L’impresa sociale può permettersi di produrre a prezzi molto più bassi, non ha bisogno di marketing pervasivo, campagne pubblicitarie continue, packaging attraente per invogliare il consumatore. Così anche le ‘verdure brutte’, quel 30 per cento di produzione agricola che l’Europa butta perché di forma ritenuta non consona per essere proposta al consumatore – «la carota storta, la patata gibbosa, la zucchina biforcuta una volta tagliate non sono più brutte» ha ricordato sorridendo Yunus – possono essere utilizzate da un’impresa sociale e messe in vendita per essere cucinate e mangiate.

Così l’apparente utopia di Yunus fa breccia anche nelle aziende ‘tradizionali’ e la Danone produce in collaborazione con Grameen uno yogurt ricco di vitamine per i bambini denutriti dell’Asia. Anche le banche allargano gli orizzonti e Matteo Fabiani, responsabile rapporti con i media di Intesa San Paolo, ha colto l’occasione dell’incontro con Yunus per annunciare che la banca costituirà un fondo di 250 milioni per garantire il finanziamento di progetti ‘non bancabili’.

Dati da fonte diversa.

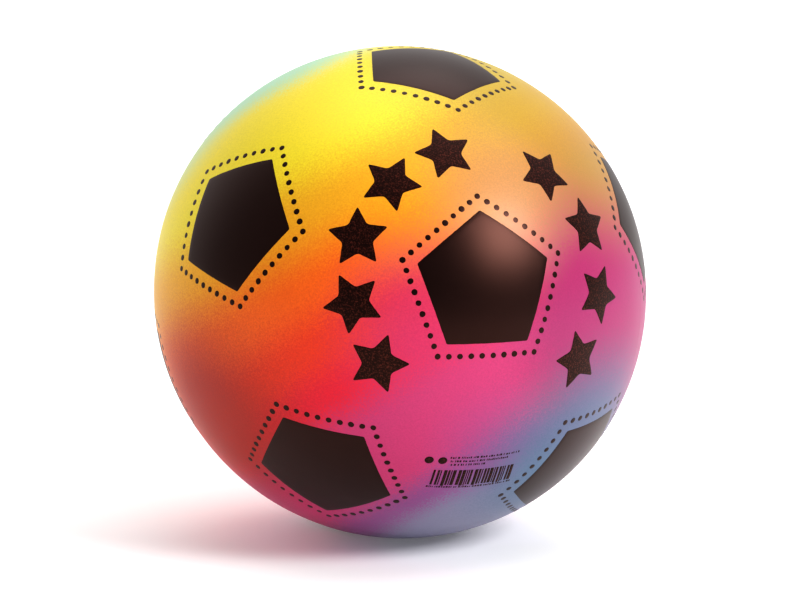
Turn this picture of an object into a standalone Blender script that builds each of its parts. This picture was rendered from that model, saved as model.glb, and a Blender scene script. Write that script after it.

Il tutto mentre la rivoluzione tecnologica e l’intelligenza artificiale impongono nuove riflessioni: «L’intelligenza artificiale, i robot ci permetteranno di non lavorare, è la premessa-promessa. Ma è questo che vogliamo?», ha concluso Yunus. «Il reddito di cittadinanza per tutti? È questo che intendiamo per dignità della persona? Ai poveri dobbiamo permettere un lavoro dignitoso, la carità non basta».